_DIRECTIONS_
Stop after the line containing "rim_width = 238; // [234:1:242]": print each line exactly from the first line of the listing up to that point.
★ ★ ★ ★ ★
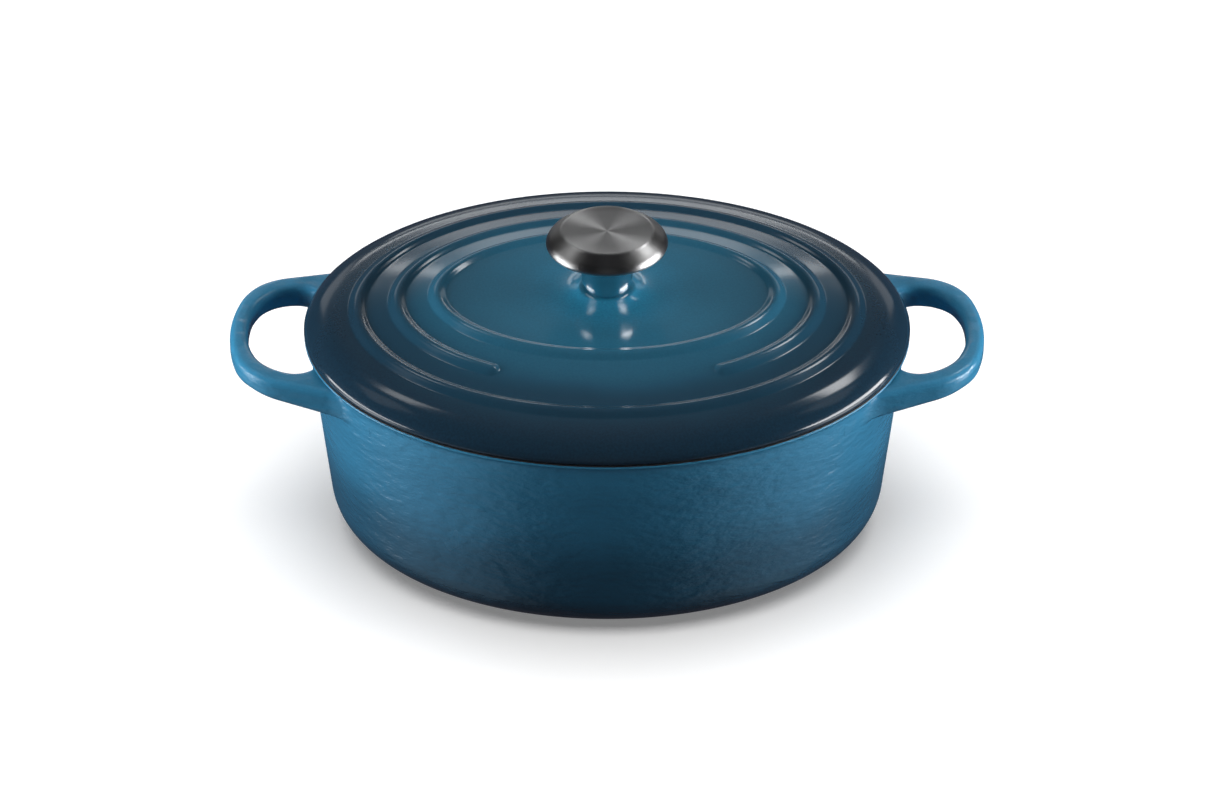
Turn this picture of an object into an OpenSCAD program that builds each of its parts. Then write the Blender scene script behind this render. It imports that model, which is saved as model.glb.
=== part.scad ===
// Oval cast iron dutch oven: pot with two loop handles, lift-off lid, steel knob screwed to the lid.
// Millimetres. The long axis is X, the width is Y, and the base rests on z = 0.
// Parts that go round the oval are one profile swept round an outline made of four arcs. In such a
// profile x is the distance outside the pot's rim, so it is negative inside, and y is height.
// The arcs meet on lines in the ratio 3:4:5, so that neighbouring arcs share exactly the same face.

/* [Oval] */
// Length of the oval at the pot's rim
rim_length = 294; // [288:1:300]
// Width of the oval at the pot's rim
rim_width = 238; // [234:1:242]

/* [Lid] */
// Height of the raised rings above the lid's surface
ring_height = 2; // [1.5:0.1:2.5]
// Width of a raised ring where it meets the lid
ring_width = 8.4; // [7.6:0.1:9.4]

/* [Pot] */
// Slope of the pot's wall from the vertical, in degrees
wall_draft = 6; // [5:0.1:7]
// Thickness of the cast wall and floor
wall_thickness = 4; // [3.6:0.1:4.6]
// Outside radius where the wall turns into the base
base_corner = 26; // [24:1:28]

/* [Handles] */
// Length over both handles
span = 365; // [362:1:368]
// Width of the handle's bar seen from above
bar_width = 10.4; // [9.6:0.1:11.2]
// Thickness of the handle's bar from top to bottom
bar_height = 12; // [11:0.1:13]

/* [Knob] */
// Radius of the knob's head
knob_radius = 29.2; // [28:0.1:30]
// Radius of the flat top of the knob's head
plateau_radius = 21; // [19:0.5:23]

/* [Hidden] */

// The oval: end arcs about (+-end_centre, 0), side arcs about (0, +-side_centre)
half_length = rim_length / 2;
half_width = rim_width / 2;
end_centre = 1.5 * (half_length - half_width);
side_centre = 2 * (half_length - half_width);
end_radius = half_length - end_centre;
side_radius = half_width + side_centre;
joint_angle = atan2(4, 3);
wedge = 80;
sweep_inset = 80;
plug_inset = 74;
plug_corners = 24;

// Enamel
lining = 0.5;
rim_coat = 0.3;

// Pot
rim_height = 108;
rim_chamfer = 0.8;
rim_bead = 2.6;
wall_inset = 2.3;
wall_start = 92;
edge_bottom = 104;
inner_inset = 5.2;
lining_drop = 1.5;
foot_width = 12;
foot_recess = 0.8;
corner_steps = 8;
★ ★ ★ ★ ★
_ANSWER TO THE TASK_
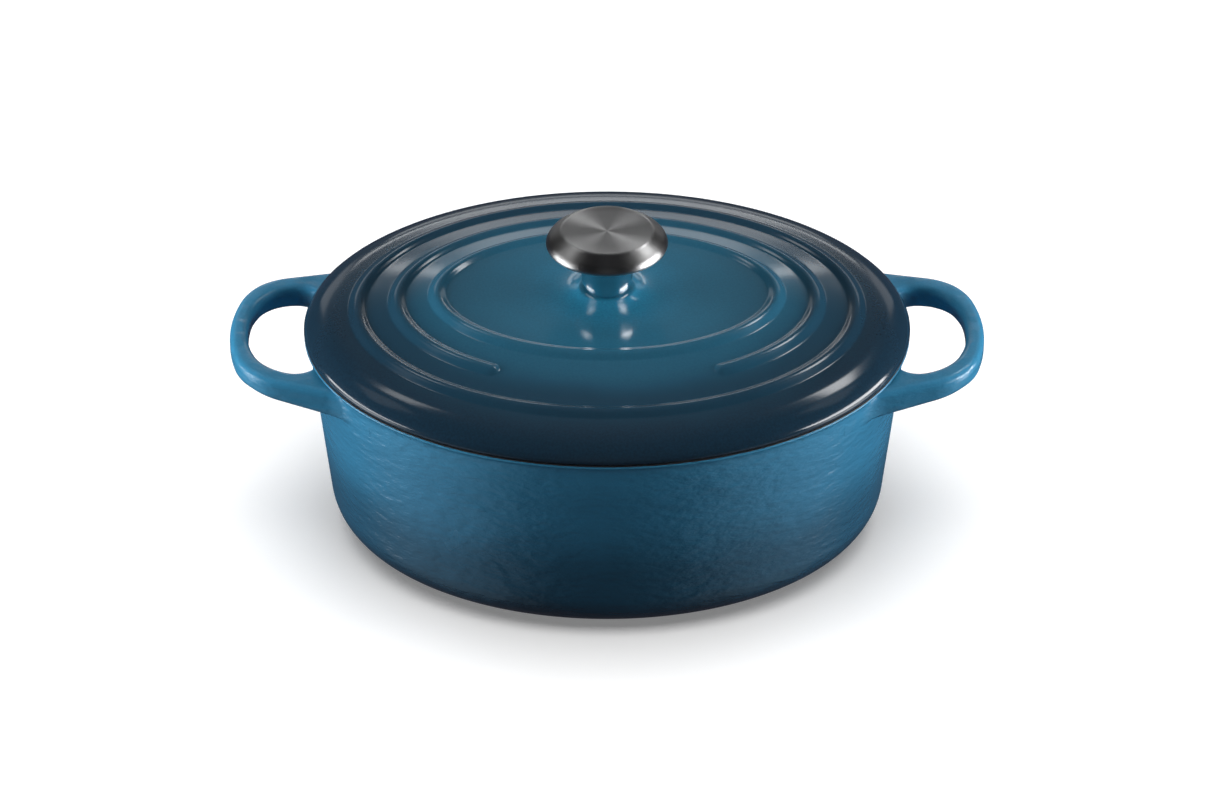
Turn this picture of an object into an OpenSCAD program that builds each of its parts. Then write the Blender scene script behind this render. It imports that model, which is saved as model.glb.
=== part.scad ===
// Oval cast iron dutch oven: pot with two loop handles, lift-off lid, steel knob screwed to the lid.
// Millimetres. The long axis is X, the width is Y, and the base rests on z = 0.
// Parts that go round the oval are one profile swept round an outline made of four arcs. In such a
// profile x is the distance outside the pot's rim, so it is negative inside, and y is height.
// The arcs meet on lines in the ratio 3:4:5, so that neighbouring arcs share exactly the same face.

/* [Oval] */
// Length of the oval at the pot's rim
rim_length = 294; // [288:1:300]
// Width of the oval at the pot's rim
rim_width = 238; // [234:1:242]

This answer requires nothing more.